In the years since—and there were many years—Neil had wondered why she hadn’t walked out on him long before, but of course
that was the times. You didn’t walk out on a perfectly good husband in 1963. You especially didn’t file for divorce because
he wanted you to pour his orange juice in the
morning, and you thought you were too busy and important to do it. Eventually, he’d gotten her a maid, and that was when the
real trouble started. That was when he realized that she wasn’t really angry about the orange juice. She didn’t care about
making beds. She didn’t care about making toast. What she cared about was the fact that she was one of only two women in her
graduating class at Harvard Law, she’d had to be twice as intelligent and twice as determined as any of the men there to make
it at all, and now she was married in Philadelphia and had nothing in particular to do.

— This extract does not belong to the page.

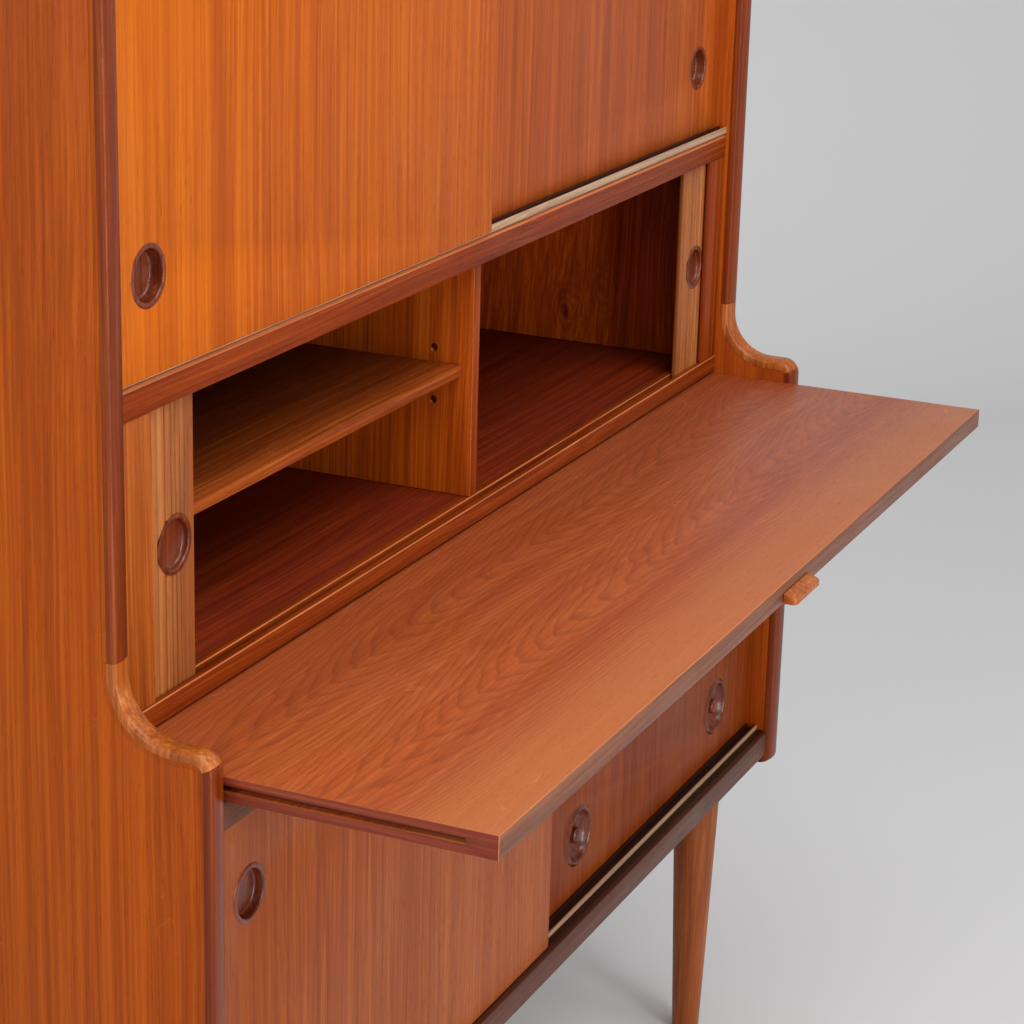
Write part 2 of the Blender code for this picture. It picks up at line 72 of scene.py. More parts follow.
# ---------------------------------------------------------------------------------------
# Studio: a long lens at standing eye height to the left of the desk, a pale paper sweep
# under and behind it, and large soft lamps overhead, at the left and in front.
CAMERA_PLACE = (-2.0234, -0.9664, 1.4557)
CAMERA_TURN = math.radians(-65.942)
CAMERA_DIP = math.radians(17.846)
CAMERA_ROLL = math.radians(1.554)
CAMERA_LENS = 95.34

camera = bpy.data.objects.new("studio_camera", bpy.data.cameras.new("studio_camera"))
camera.data.lens = CAMERA_LENS
camera.data.sensor_width = 36
camera.data.clip_end = 50
camera.matrix_world = (
    Matrix.Translation(CAMERA_PLACE)
    @ Matrix.Rotation(CAMERA_TURN, 4, "Z")
    @ Matrix.Rotation(math.pi / 2 - CAMERA_DIP, 4, "X")
    @ Matrix.Rotation(CAMERA_ROLL, 4, "Z")
)
bpy.context.scene.collection.objects.link(camera)
bpy.context.scene.camera = camera
bpy.context.scene.view_settings.view_transform = "Standard"


def linear(red, green, blue):
    """A display colour, 0 to 255, as the linear colour that a shader takes."""
    return tuple(
        c / 12.92 if c <= 0.04045 else ((c + 0.055) / 1.055) ** 2.4
        for c in (red / 255, green / 255, blue / 255)
    )


def plain_material(name, colour, roughness):
    made = bpy.data.materials.new(name)
    made.use_nodes = True
    shader = made.node_tree.nodes["Principled BSDF"]
    shader.inputs["Base Color"].default_value = (*colour, 1)
    shader.inputs["Roughness"].default_value = roughness
    return made


paper = plain_material("studio paper", linear(214, 214, 214), 0.9)
sheet = bmesh.new()
sweep_line = [(-4.0, 0.0)] + [
    (2.6 + 0.8 * math.sin(math.radians(a)), 0.8 - 0.8 * math.cos(math.radians(a)))
    for a in range(0, 91, 10)
] + [(3.4, 5.0)]
turn = Matrix.Rotation(math.radians(-50), 4, "Z")
rows = [[sheet.verts.new(turn @ Vector((x, y, z))) for x in (-7, 7)] for y, z in sweep_line]
for low, high in zip(rows, rows[1:]):
    sheet.faces.new((low[0], low[1], high[1], high[0]))
sweep_mesh = bpy.data.meshes.new("studio_paper")
sheet.to_mesh(sweep_mesh)
sheet.free()
sweep_mesh.shade_smooth()
sweep_mesh.materials.append(paper)
sweep = bpy.data.objects.new("studio_paper", sweep_mesh)
bpy.context.scene.collection.objects.link(sweep)


def lamp(name, place, target, size, power, colour=(1, 1, 1)):
    light = bpy.data.lights.new(name, "AREA")
    light.shape = "RECTANGLE"
    light.size, light.size_y = size
    light.energy = power
    light.color = colour
    made = bpy.data.objects.new(name, light)
    made.location = place
    aim = Vector(target) - Vector(place)
    made.rotation_euler = aim.to_track_quat("-Z", "Y").to_euler()
    bpy.context.scene.collection.objects.link(made)


lamp("overhead", (-0.6, -1.6, 3.6), (0, 0, 0.8), (3.2, 2.2), 82)
lamp("left_window", (-3.6, 0.4, 2.0), (0, 0, 0.9), (1.8, 2.2), 30)
lamp("front_window", (-1.5, -3.3, 1.0), (0.1, 0, 0.85), (0.9, 2.6), 66)
world = bpy.data.worlds.new("studio")
world.use_nodes = True
world.node_tree.nodes["Background"].inputs["Color"].default_value = (0.98, 0.98, 1.0, 1)
world.node_tree.nodes["Background"].inputs["Strength"].default_value = 0.5
bpy.context.scene.world = world

# ---------------------------------------------------------------------------------------
# Teak. Every board is teak, solid or veneered, oiled to a satin finish. Long streaks run
# with the grain, open pores lie in them as short dark dashes, and hands and cloths have
# left faint smudges and hair scratches.


def group_sockets(group, takes, gives):
    for name, kind, value in takes:
        socket = group.interface.new_socket(name, in_out="INPUT", socket_type=kind)
        if value is not None:
            socket.default_value = value
    for name, kind in gives:
        group.interface.new_socket(name, in_out="OUTPUT", socket_type=kind)
    return group.nodes.new("NodeGroupInput"), group.nodes.new("NodeGroupOutput")


def math_node(tree, operation, first, second=None, third=None, clamp=False):
    node = tree.nodes.new("ShaderNodeMath")
    node.operation = operation
    node.use_clamp = clamp
    for socket, value in zip(node.inputs, (first, second, third)):
        if value is None:
            continue
        if isinstance(value, (int, float)):
            socket.default_value = value
        else:
            tree.links.new(value, socket)
    return node.outputs[0]


def stretched_noise(tree, vector, seed, scale, detail=2.0, rough=0.5, distortion=0.0):
    """Noise drawn out along one axis: scale is cycles a metre along x, y and z."""
    spread = tree.nodes.new("ShaderNodeVectorMath")
    spread.operation = "MULTIPLY_ADD"
    tree.links.new(vector, spread.inputs[0])
    spread.inputs[1].default_value = scale
    tree.links.new(seed, spread.inputs[2])
    noise = tree.nodes.new("ShaderNodeTexNoise")
    noise.inputs["Scale"].default_value = 1
    noise.inputs["Detail"].default_value = detail
    noise.inputs["Roughness"].default_value = rough
    noise.inputs["Distortion"].default_value = distortion
    tree.links.new(spread.outputs[0], noise.inputs["Vector"])
    return noise.outputs["Fac"]


def spread_range(tree, value, low, high, to_low=0.0, to_high=1.0):
    node = tree.nodes.new("ShaderNodeMapRange")
    node.inputs["From Min"].default_value = low
    node.inputs["From Max"].default_value = high
    node.inputs["To Min"].default_value = to_low
    node.inputs["To Max"].default_value = to_high
    tree.links.new(value, node.inputs["Value"])
    return node.outputs["Result"]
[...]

Well, Neil thought, she had something in particular to do now. He hadn’t mentioned it at the office when the subject had first
come up, but he was going to have to, soon. The men in the firm who remembered his marriage were largely long gone. Partners
did that. They got worn-out by age and time. The ones who did remember probably didn’t realize that this Kate was that Kate.
She wasn’t using Savage as a last name, and she’d never used her maiden name when she’d come to firm parties or paid her respects
to the managing partner’s wife at Christmas. She also wasn’t from Philadelphia, so not so many people knew her family as might
have if the firm had been located in Boston or New York. She hadn’t even called herself Kate. When Neil thought of the two
of them married, she was always Katherine to him, as she had been Katherine at Vassar when he’d first met her, and she’d first
explained how and why she intended to go to law school, and what she intended to do with the degree once she got it.

Of course, she wasn’t doing, now, what she had intended to do with the degree when she’d first started at Harvard, and he’d
first decided to indulge her by not insisting that they get married right away, as soon as he graduated from law school himself.
The truth of it was, he’d been afraid to press her. He’d been afraid she’d turn him down. He’d been able to sense the ferocity
in her even then. Then, of course, the “women’s movement” had come along, and that had been the impetus she needed—no, Katherine
never needed impetus. She had that all on her own. The “women’s movement” had been the narrative she needed, as they would
have said when Neil was in college, and the narrative had taken her out of his life forever, and to New York. She would have
gone anyway. It would only have taken her longer. She needed someplace to be that would let her be a lawyer, and Philadelphia
at that time and in that era was not it.